==== Source records
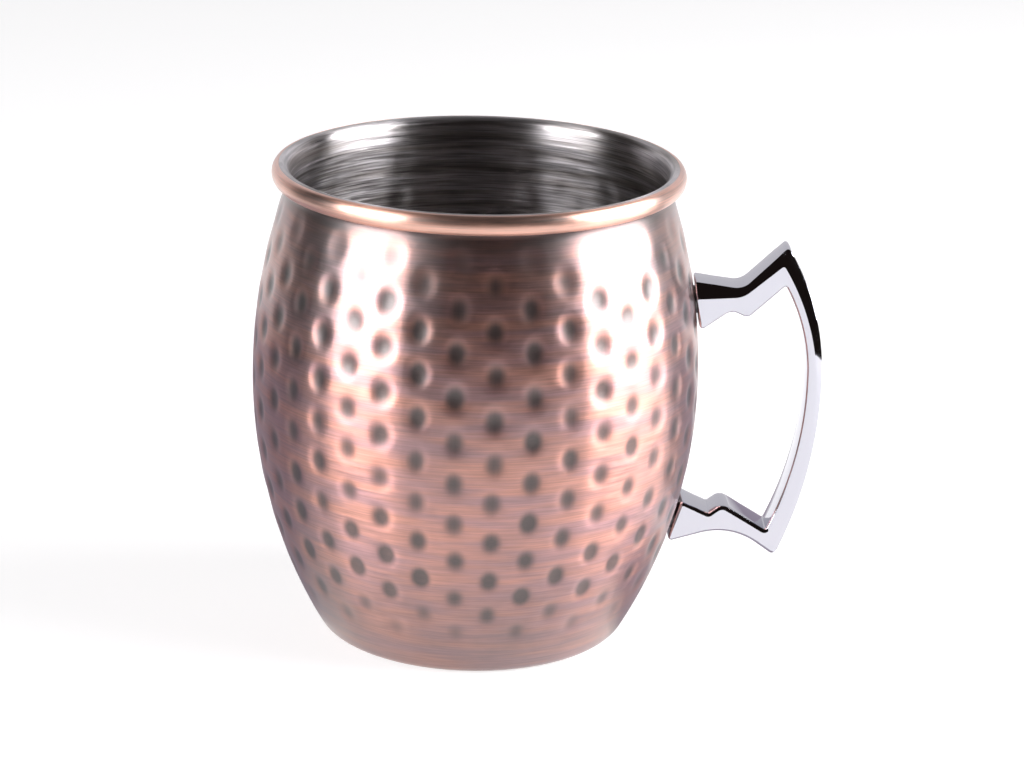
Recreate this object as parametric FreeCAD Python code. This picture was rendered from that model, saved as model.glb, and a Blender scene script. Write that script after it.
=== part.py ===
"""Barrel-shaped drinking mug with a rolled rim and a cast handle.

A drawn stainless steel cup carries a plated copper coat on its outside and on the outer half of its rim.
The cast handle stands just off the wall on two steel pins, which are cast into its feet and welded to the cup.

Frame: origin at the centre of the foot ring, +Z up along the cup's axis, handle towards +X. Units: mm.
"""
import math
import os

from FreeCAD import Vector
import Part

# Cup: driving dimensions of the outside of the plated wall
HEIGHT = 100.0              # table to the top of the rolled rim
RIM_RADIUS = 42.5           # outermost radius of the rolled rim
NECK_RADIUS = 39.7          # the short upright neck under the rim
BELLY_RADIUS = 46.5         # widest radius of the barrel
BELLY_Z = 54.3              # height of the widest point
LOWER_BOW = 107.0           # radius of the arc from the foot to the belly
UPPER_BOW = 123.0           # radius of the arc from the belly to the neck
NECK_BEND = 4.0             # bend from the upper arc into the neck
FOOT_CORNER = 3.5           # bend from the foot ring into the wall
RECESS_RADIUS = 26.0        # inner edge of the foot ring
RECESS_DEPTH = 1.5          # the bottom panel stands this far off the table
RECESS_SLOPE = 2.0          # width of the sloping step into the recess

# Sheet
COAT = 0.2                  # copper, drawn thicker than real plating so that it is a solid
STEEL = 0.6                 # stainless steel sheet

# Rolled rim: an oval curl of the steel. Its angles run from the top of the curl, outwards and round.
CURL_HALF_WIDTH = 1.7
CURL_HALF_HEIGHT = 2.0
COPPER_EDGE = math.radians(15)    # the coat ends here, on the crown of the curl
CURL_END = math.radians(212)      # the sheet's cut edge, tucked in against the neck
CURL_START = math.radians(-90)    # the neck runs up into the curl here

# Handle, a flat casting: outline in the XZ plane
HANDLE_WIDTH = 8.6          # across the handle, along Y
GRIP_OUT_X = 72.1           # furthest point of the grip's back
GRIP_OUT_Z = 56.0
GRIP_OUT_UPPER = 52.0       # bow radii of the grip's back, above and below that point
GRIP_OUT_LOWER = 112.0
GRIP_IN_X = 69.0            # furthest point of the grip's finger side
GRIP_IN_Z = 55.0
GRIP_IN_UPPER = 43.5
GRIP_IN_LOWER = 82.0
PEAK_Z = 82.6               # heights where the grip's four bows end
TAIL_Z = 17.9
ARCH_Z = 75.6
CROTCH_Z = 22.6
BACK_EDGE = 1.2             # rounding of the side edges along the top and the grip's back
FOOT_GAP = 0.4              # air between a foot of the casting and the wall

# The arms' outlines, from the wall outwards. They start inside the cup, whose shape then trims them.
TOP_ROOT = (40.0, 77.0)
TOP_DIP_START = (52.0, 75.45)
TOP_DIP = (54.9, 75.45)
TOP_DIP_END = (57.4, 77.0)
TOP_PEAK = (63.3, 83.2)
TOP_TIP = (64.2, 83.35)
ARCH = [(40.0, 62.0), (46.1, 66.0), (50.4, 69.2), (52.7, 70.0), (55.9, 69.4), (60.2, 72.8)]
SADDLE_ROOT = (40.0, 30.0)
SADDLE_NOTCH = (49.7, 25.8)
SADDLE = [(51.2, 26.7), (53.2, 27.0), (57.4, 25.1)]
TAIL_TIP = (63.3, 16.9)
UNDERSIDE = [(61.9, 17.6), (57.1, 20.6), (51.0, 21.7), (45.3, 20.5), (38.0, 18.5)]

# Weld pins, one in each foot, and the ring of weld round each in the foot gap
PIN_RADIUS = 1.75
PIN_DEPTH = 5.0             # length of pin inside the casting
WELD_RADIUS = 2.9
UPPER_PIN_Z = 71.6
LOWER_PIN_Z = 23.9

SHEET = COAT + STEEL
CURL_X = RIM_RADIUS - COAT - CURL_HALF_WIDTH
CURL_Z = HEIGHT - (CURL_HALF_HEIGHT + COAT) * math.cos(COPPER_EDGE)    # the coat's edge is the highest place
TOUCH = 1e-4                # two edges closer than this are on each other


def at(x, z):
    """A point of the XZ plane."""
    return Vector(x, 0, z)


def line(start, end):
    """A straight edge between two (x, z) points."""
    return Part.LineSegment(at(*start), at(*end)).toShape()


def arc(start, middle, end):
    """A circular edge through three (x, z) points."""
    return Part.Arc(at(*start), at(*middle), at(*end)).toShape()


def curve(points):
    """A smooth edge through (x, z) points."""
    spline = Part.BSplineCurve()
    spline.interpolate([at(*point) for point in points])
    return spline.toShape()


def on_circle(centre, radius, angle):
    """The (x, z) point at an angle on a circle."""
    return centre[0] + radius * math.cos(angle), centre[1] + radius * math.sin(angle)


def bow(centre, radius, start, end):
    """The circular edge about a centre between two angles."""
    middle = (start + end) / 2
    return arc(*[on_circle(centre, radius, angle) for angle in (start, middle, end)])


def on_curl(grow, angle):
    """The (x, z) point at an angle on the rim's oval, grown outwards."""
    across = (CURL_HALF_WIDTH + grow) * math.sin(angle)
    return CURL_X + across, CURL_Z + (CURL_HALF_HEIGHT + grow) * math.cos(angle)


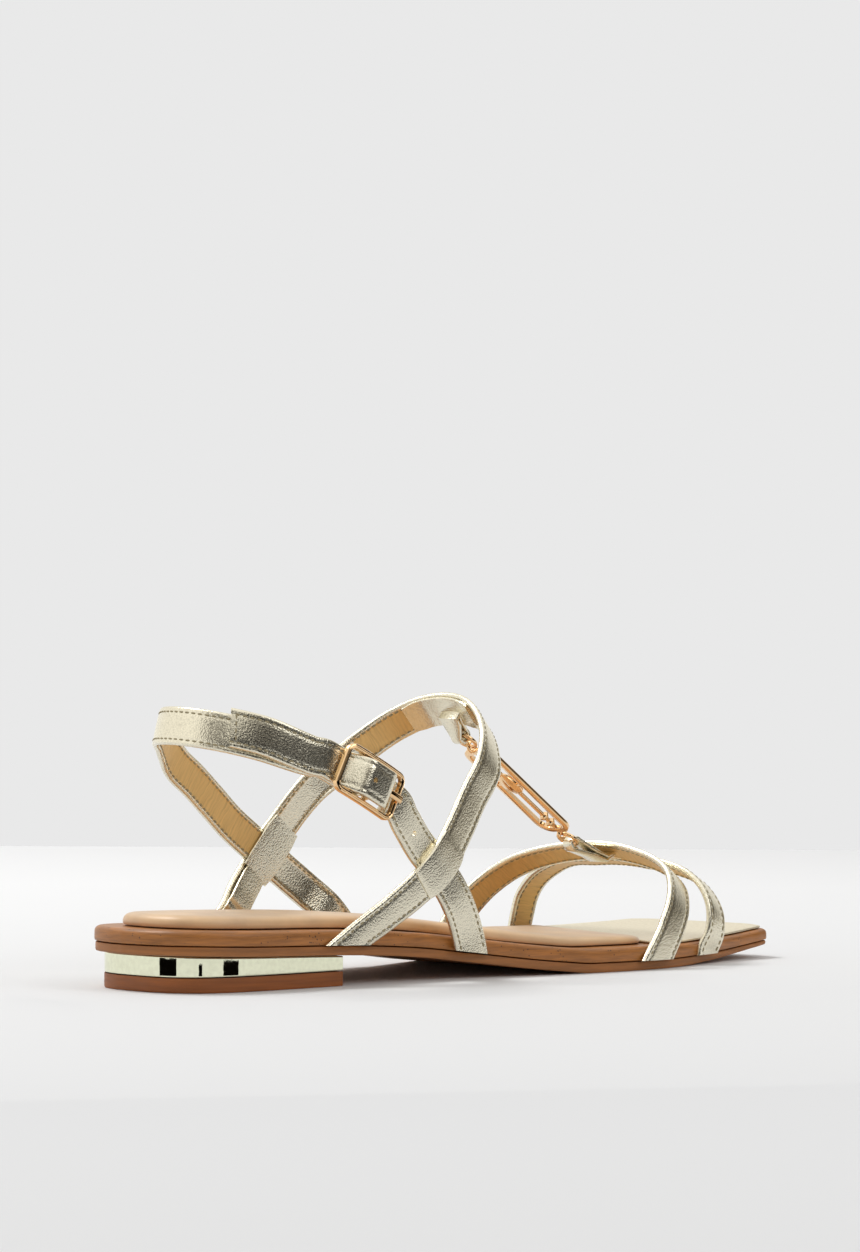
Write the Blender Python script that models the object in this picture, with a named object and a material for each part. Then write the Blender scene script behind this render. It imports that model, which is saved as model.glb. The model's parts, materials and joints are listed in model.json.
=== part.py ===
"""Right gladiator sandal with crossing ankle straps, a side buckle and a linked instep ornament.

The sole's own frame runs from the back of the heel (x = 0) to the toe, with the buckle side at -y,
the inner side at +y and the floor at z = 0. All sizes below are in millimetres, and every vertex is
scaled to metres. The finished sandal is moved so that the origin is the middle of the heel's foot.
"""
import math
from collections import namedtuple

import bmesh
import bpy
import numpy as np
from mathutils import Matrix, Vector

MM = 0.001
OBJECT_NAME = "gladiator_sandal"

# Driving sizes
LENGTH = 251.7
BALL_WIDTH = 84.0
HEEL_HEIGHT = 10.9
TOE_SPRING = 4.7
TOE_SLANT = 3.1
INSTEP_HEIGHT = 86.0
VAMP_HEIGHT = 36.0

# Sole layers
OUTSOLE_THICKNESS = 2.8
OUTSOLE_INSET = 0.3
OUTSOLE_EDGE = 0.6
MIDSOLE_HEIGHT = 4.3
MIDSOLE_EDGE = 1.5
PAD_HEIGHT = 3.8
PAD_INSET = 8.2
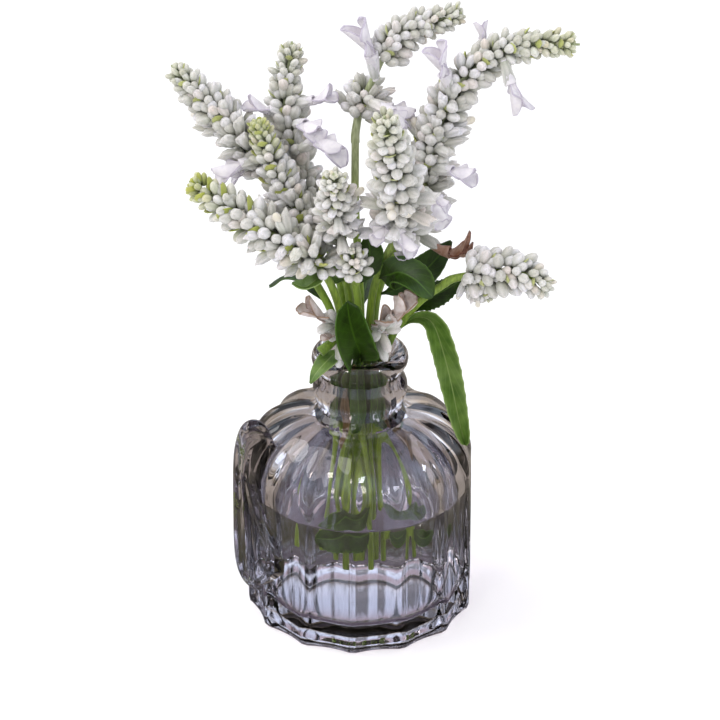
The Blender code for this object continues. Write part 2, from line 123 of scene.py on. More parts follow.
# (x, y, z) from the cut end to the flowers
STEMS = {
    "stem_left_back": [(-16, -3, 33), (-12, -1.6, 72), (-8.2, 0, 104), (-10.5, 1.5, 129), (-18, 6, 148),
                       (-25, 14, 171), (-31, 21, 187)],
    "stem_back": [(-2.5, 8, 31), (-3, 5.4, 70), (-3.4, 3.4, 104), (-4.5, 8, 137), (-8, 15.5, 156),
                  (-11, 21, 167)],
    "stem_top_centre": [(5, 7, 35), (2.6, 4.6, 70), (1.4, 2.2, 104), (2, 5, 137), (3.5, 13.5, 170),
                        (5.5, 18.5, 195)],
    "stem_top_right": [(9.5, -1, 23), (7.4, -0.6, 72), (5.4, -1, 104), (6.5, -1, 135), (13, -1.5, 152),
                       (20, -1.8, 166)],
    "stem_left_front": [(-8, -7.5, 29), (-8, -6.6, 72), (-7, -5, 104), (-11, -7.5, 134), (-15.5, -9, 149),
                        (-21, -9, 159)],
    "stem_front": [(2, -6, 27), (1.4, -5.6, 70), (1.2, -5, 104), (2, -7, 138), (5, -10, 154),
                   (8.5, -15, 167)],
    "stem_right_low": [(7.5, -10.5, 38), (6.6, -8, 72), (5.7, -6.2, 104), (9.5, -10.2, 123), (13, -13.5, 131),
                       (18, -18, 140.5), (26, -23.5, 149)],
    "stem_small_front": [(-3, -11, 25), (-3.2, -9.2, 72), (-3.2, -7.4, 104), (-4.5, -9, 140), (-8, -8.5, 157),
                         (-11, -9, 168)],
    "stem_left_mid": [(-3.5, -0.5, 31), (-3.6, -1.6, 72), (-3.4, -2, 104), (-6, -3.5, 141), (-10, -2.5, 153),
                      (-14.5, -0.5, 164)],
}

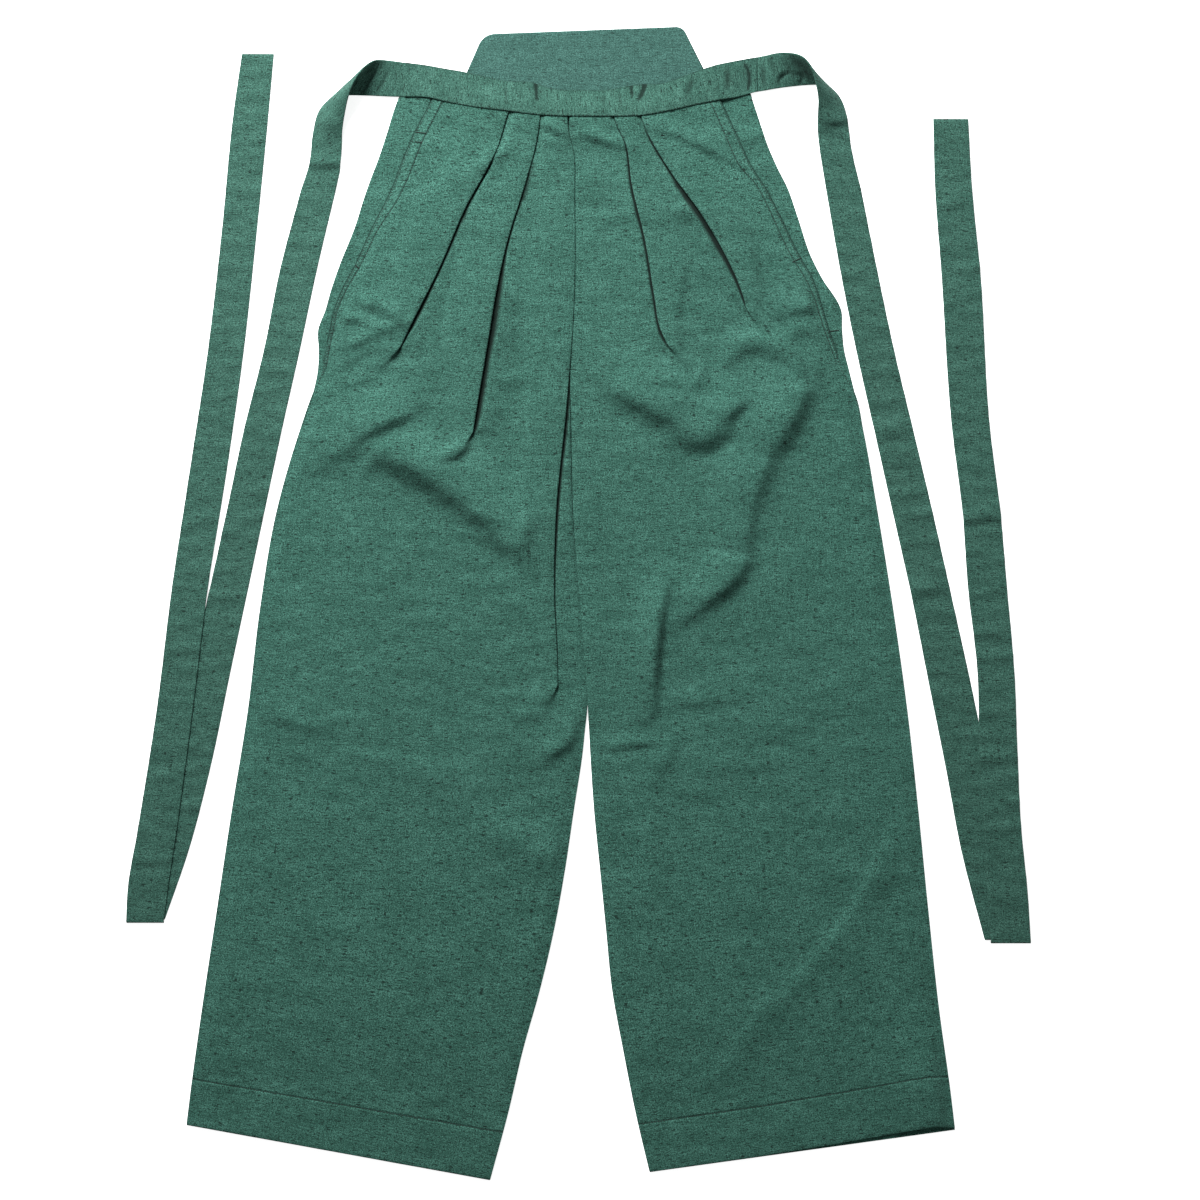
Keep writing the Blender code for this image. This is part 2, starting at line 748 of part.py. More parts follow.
========
Written instruction: Write out exactly, please, the lines beginning at the start of the material and ending with the line that holds "The cast handle", both included.

Result below:
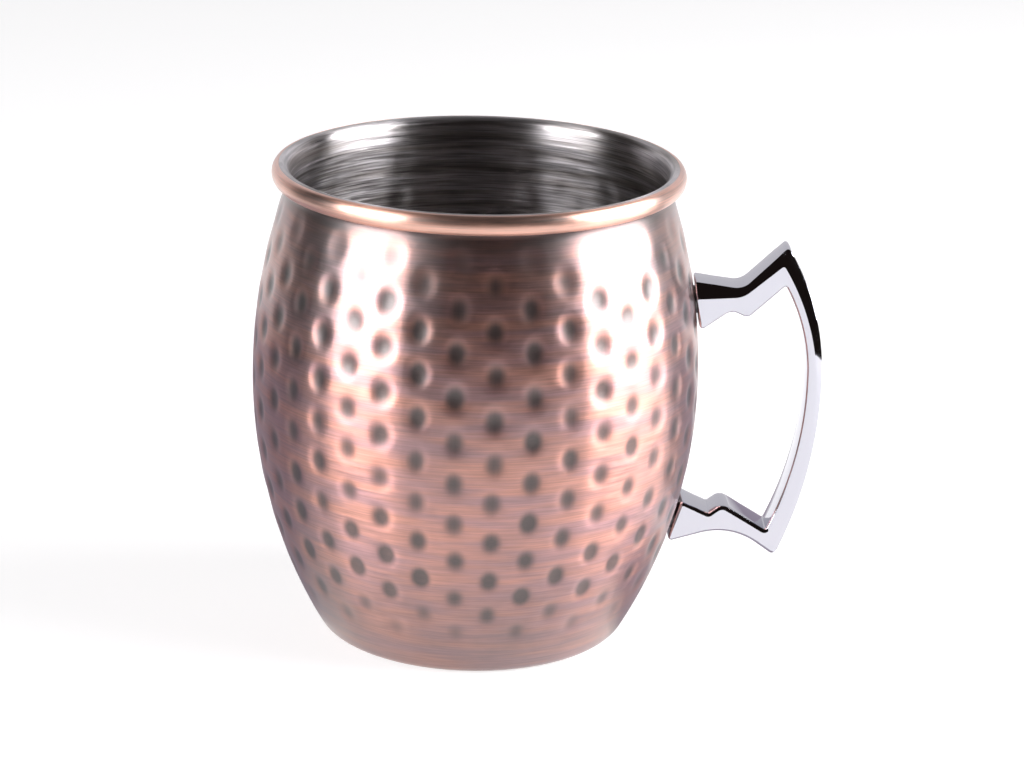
Recreate this object as parametric FreeCAD Python code. This picture was rendered from that model, saved as model.glb, and a Blender scene script. Write that script after it.
=== part.py ===
"""Barrel-shaped drinking mug with a rolled rim and a cast handle.

A drawn stainless steel cup carries a plated copper coat on its outside and on the outer half of its rim.
The cast handle stands just off the wall on two steel pins, which are cast into its feet and welded to the cup.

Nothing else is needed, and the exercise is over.